Test: ART host and target tests and Nexus 5X boot test with Baker read barriers.
Bug: 29516905
Bug: 12687968
Change-Id: I480f6a9b59547f11d0a04777406b9bfeb905bfd2
diff --git a/compiler/optimizing/code_generator_x86.cc b/compiler/optimizing/code_generator_x86.cc
index 02c1c3b..015333d 100644
--- a/compiler/optimizing/code_generator_x86.cc
+++ b/compiler/optimizing/code_generator_x86.cc
@@ -426,11 +426,25 @@
DISALLOW_COPY_AND_ASSIGN(ArraySetSlowPathX86);
};
-// Slow path marking an object during a read barrier.
+// Slow path marking an object reference `ref` during a read
+// barrier. The field `obj.field` in the object `obj` holding this
+// reference does not get updated by this slow path after marking (see
+// ReadBarrierMarkAndUpdateFieldSlowPathX86 below for that).
+//
+// This means that after the execution of this slow path, `ref` will
+// always be up-to-date, but `obj.field` may not; i.e., after the
+// flip, `ref` will be a to-space reference, but `obj.field` will
+// probably still be a from-space reference (unless it gets updated by
+// another thread, or if another thread installed another object
+// reference (different from `ref`) in `obj.field`).
class ReadBarrierMarkSlowPathX86 : public SlowPathCode {
public:
- ReadBarrierMarkSlowPathX86(HInstruction* instruction, Location obj, bool unpoison)
- : SlowPathCode(instruction), obj_(obj), unpoison_(unpoison) {
+ ReadBarrierMarkSlowPathX86(HInstruction* instruction,
+ Location ref,
+ bool unpoison_ref_before_marking)
+ : SlowPathCode(instruction),
+ ref_(ref),
+ unpoison_ref_before_marking_(unpoison_ref_before_marking) {
DCHECK(kEmitCompilerReadBarrier);
}
@@ -438,9 +452,9 @@
void EmitNativeCode(CodeGenerator* codegen) OVERRIDE {
LocationSummary* locations = instruction_->GetLocations();
- Register reg = obj_.AsRegister<Register>();
+ Register ref_reg = ref_.AsRegister<Register>();
DCHECK(locations->CanCall());
- DCHECK(!locations->GetLiveRegisters()->ContainsCoreRegister(reg));
+ DCHECK(!locations->GetLiveRegisters()->ContainsCoreRegister(ref_reg)) << ref_reg;
DCHECK(instruction_->IsInstanceFieldGet() ||
instruction_->IsStaticFieldGet() ||
instruction_->IsArrayGet() ||
@@ -455,44 +469,211 @@
<< instruction_->DebugName();
__ Bind(GetEntryLabel());
- if (unpoison_) {
+ if (unpoison_ref_before_marking_) {
// Object* ref = ref_addr->AsMirrorPtr()
- __ MaybeUnpoisonHeapReference(reg);
+ __ MaybeUnpoisonHeapReference(ref_reg);
}
// No need to save live registers; it's taken care of by the
// entrypoint. Also, there is no need to update the stack mask,
// as this runtime call will not trigger a garbage collection.

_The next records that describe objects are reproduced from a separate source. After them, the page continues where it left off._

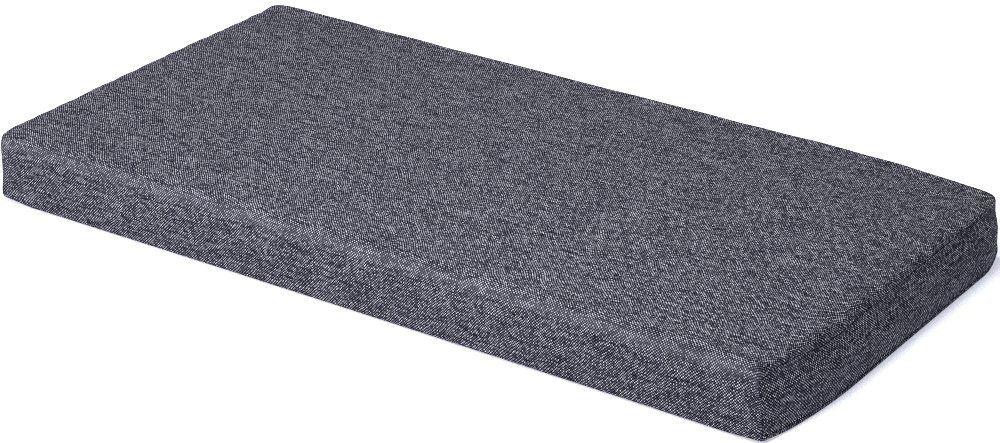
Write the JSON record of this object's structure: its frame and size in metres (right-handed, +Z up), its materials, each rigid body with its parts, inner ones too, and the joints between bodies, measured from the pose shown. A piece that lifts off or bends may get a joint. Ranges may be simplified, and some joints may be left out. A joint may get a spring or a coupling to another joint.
{
  "type": "bench cushion",
  "caption": "Rectangular foam seat cushion for a bench, in a fitted tweed cover with rolled top edges and a sewn-in panel on each short end.",
  "frame": {"origin": "on the surface it lies on, under the middle of the cushion", "axes": "+X along the cushion to its right end, -Y towards its front long side, +Z up"},
  "size_m": [0.914, 0.4562, 0.076],
  "materials": {
    "sleeve_cloth": "matt heathered slate-grey tweed, woven in light grey and near-black navy yarns",
    "end_panel_cloth": "the same tweed"
  },
  "bodies": {
    "root": {"cushion_body": "sleeve_cloth", "end_panel_right": "end_panel_cloth", "end_panel_left": "end_panel_cloth"}
  },
  "joints": []
}
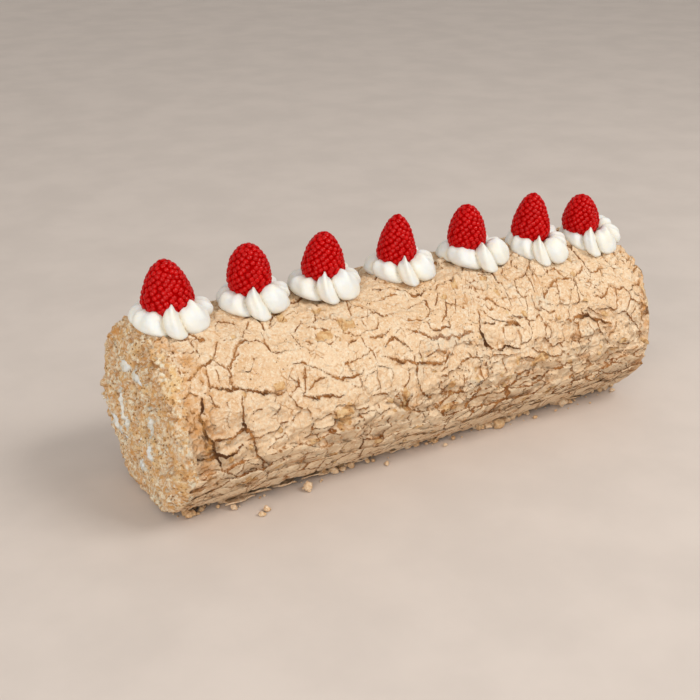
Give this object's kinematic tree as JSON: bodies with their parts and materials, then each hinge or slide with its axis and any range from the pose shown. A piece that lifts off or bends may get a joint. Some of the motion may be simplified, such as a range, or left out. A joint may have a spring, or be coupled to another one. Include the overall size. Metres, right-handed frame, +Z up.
{
  "type": "swiss roll cake",
  "caption": "Rolled nut-meringue sponge with a cracked pale crust and a spiral of cream, topped along its length with piped cream rosettes that each hold a raspberry.",
  "frame": {"origin": "on the board, under the middle of the whole cake", "axes": "+X along the roll, +Y across it towards the seam at the back, +Z up"},
  "size_m": [0.281, 0.1007, 0.1195],
  "materials": {
    "crust": "dry, crumbly, matt baked crust",
    "cream": "soft whipped cream with a low sheen",
    "raspberry": "moist, slightly glossy fruit skin"
  },
  "bodies": {
    "root": {"roulade": "crust", "cream_filling": "cream", "cream_rosette_1": "cream", "raspberry_1": "raspberry", "cream_rosette_2": "cream", "raspberry_2": "raspberry", "cream_rosette_3": "cream", "raspberry_3": "raspberry", "cream_rosette_4": "cream", "raspberry_4": "raspberry", "cream_rosette_5": "cream", "raspberry_5": "raspberry", "cream_rosette_6": "cream", "raspberry_6": "raspberry", "cream_rosette_7": "cream", "raspberry_7": "raspberry"}
  },
  "joints": []
}
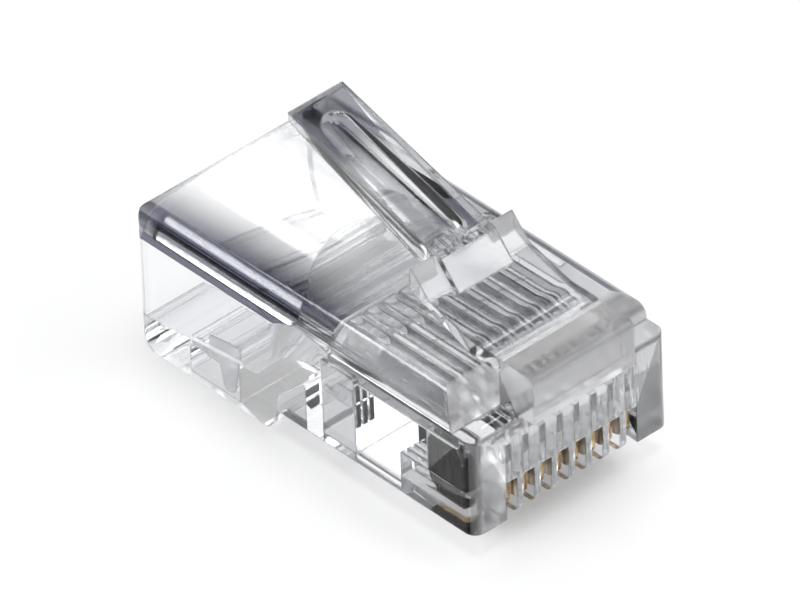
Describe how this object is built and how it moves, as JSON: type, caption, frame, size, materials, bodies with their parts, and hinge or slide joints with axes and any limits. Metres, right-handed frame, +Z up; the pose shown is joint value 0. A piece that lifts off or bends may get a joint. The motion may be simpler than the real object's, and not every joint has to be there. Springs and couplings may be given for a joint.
{
  "type": "rj45 modular plug",
  "caption": "Clear modular plug for twisted-pair network cable, with a sprung latch lever, cable anchors and gold-plated contact blades.",
  "frame": {"origin": "under the middle of the whole plug's box, level with the underside of its rear section", "axes": "+X across the plug, +Y from the contact nose towards the cable end, +Z up through the latch side"},
  "size_m": [0.0116, 0.023, 0.0139],
  "materials": {
    "clear_plastic": "clear polished polycarbonate",
    "gold_contact": "gold-plated stamped copper alloy"
  },
  "bodies": {
    "housing": {"housing": "clear_plastic", "contact_1": "gold_contact", "contact_2": "gold_contact", "contact_3": "gold_contact", "contact_4": "gold_contact", "contact_5": "gold_contact", "contact_6": "gold_contact", "contact_7": "gold_contact", "contact_8": "gold_contact"},
    "latch": {"latch": "clear_plastic"},
    "jacket_anchor": {"jacket_anchor": "clear_plastic"},
    "wire_anchor": {"wire_anchor": "clear_plastic"}
  },
  "joints": [
    {"name": "latch_flex", "type": "hinge", "parent": "housing", "child": "latch", "pos_m": [0, -0.00897, 0.0088], "axis": [-1, 0, 0], "range_deg": [0, 15], "stiffness_Nm_per_rad": 0.1},
    {"name": "jacket_anchor_fold", "type": "hinge", "parent": "housing", "child": "jacket_anchor", "pos_m": [0, 0.00838, 0.0016], "axis": [-1, 0, 0], "range_deg": [0, 30]},
    {"name": "wire_anchor_fold", "type": "hinge", "parent": "housing", "child": "wire_anchor", "pos_m": [0, -0.00042, 0.0039], "axis": [-1, 0, 0], "range_deg": [0, 22]}
  ]
}
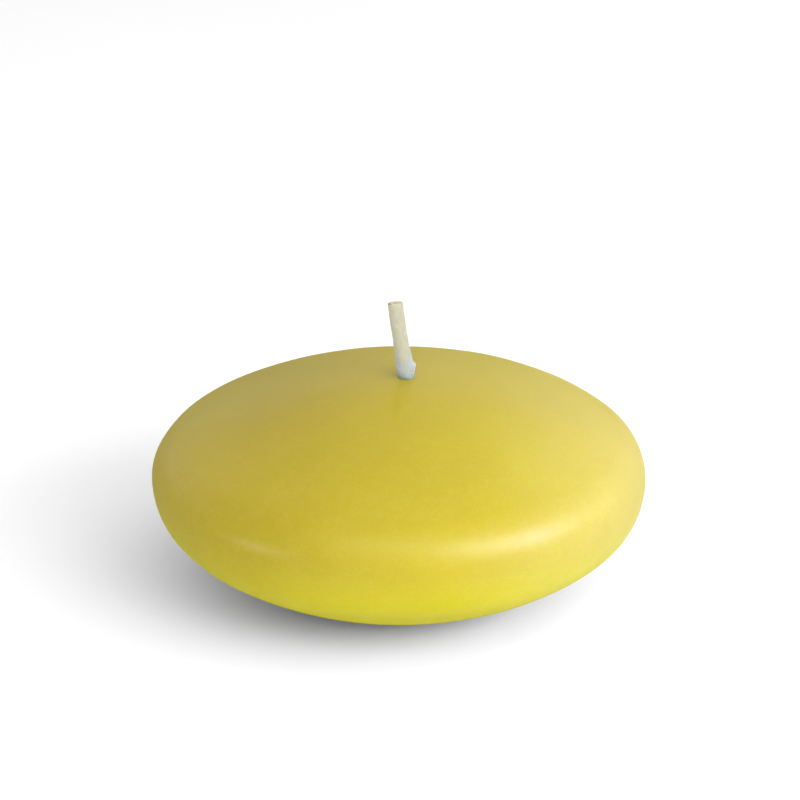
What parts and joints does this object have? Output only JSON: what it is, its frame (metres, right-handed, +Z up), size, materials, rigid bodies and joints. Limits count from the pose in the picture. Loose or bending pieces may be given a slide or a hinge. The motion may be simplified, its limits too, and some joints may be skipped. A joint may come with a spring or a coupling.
{
  "type": "floating candle",
  "caption": "Lens-shaped disc of coloured wax with a rounded rim and a small flat foot, pierced by a leaning waxed cotton wick held by a sunk metal sustainer.",
  "frame": {"origin": "middle of the round flat foot that the candle rests on, on the disc's own axis", "axes": "+Z up along the disc's axis; the wick leans towards -X; +Y points away from the picture's camera"},
  "size_m": [0.08, 0.08, 0.0479],
  "materials": {
    "coloured_wax": "pressed paraffin wax, coloured yellow, satin with a faint bloom",
    "waxed_cotton": "braided cotton, primed with wax, cream",
    "priming_wax": "thin translucent white wax",
    "tinned_steel": "tinned sheet steel, dull bright"
  },
  "bodies": {
    "root": {"wax_disc": "coloured_wax", "wick": "waxed_cotton", "wick_wax_collar": "priming_wax", "wick_sustainer": "tinned_steel"}
  },
  "joints": []
}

CodeGeneratorX86* x86_codegen = down_cast<CodeGeneratorX86*>(codegen);
- DCHECK_NE(reg, ESP);
- DCHECK(0 <= reg && reg < kNumberOfCpuRegisters) << reg;
+ DCHECK_NE(ref_reg, ESP);
+ DCHECK(0 <= ref_reg && ref_reg < kNumberOfCpuRegisters) << ref_reg;
// "Compact" slow path, saving two moves.
//
// Instead of using the standard runtime calling convention (input
// and output in EAX):
//
- // EAX <- obj
+ // EAX <- ref
// EAX <- ReadBarrierMark(EAX)
- // obj <- EAX
+ // ref <- EAX
//
- // we just use rX (the register holding `obj`) as input and output
+ // we just use rX (the register containing `ref`) as input and output
// of a dedicated entrypoint:
//
// rX <- ReadBarrierMarkRegX(rX)
//
int32_t entry_point_offset =
- CodeGenerator::GetReadBarrierMarkEntryPointsOffset<kX86PointerSize>(reg);
+ CodeGenerator::GetReadBarrierMarkEntryPointsOffset<kX86PointerSize>(ref_reg);
// This runtime call does not require a stack map.
x86_codegen->InvokeRuntimeWithoutRecordingPcInfo(entry_point_offset, instruction_, this);
__ jmp(GetExitLabel());
}
private:
- const Location obj_;
- const bool unpoison_;
+ // The location (register) of the marked object reference.
+ const Location ref_;
+ // Should the reference in `ref_` be unpoisoned prior to marking it?
+ const bool unpoison_ref_before_marking_;
DISALLOW_COPY_AND_ASSIGN(ReadBarrierMarkSlowPathX86);
};
+// Slow path marking an object reference `ref` during a read barrier,
+// and if needed, atomically updating the field `obj.field` in the
+// object `obj` holding this reference after marking (contrary to
+// ReadBarrierMarkSlowPathX86 above, which never tries to update
+// `obj.field`).
+//
+// This means that after the execution of this slow path, both `ref`
+// and `obj.field` will be up-to-date; i.e., after the flip, both will
+// hold the same to-space reference (unless another thread installed
+// another object reference (different from `ref`) in `obj.field`).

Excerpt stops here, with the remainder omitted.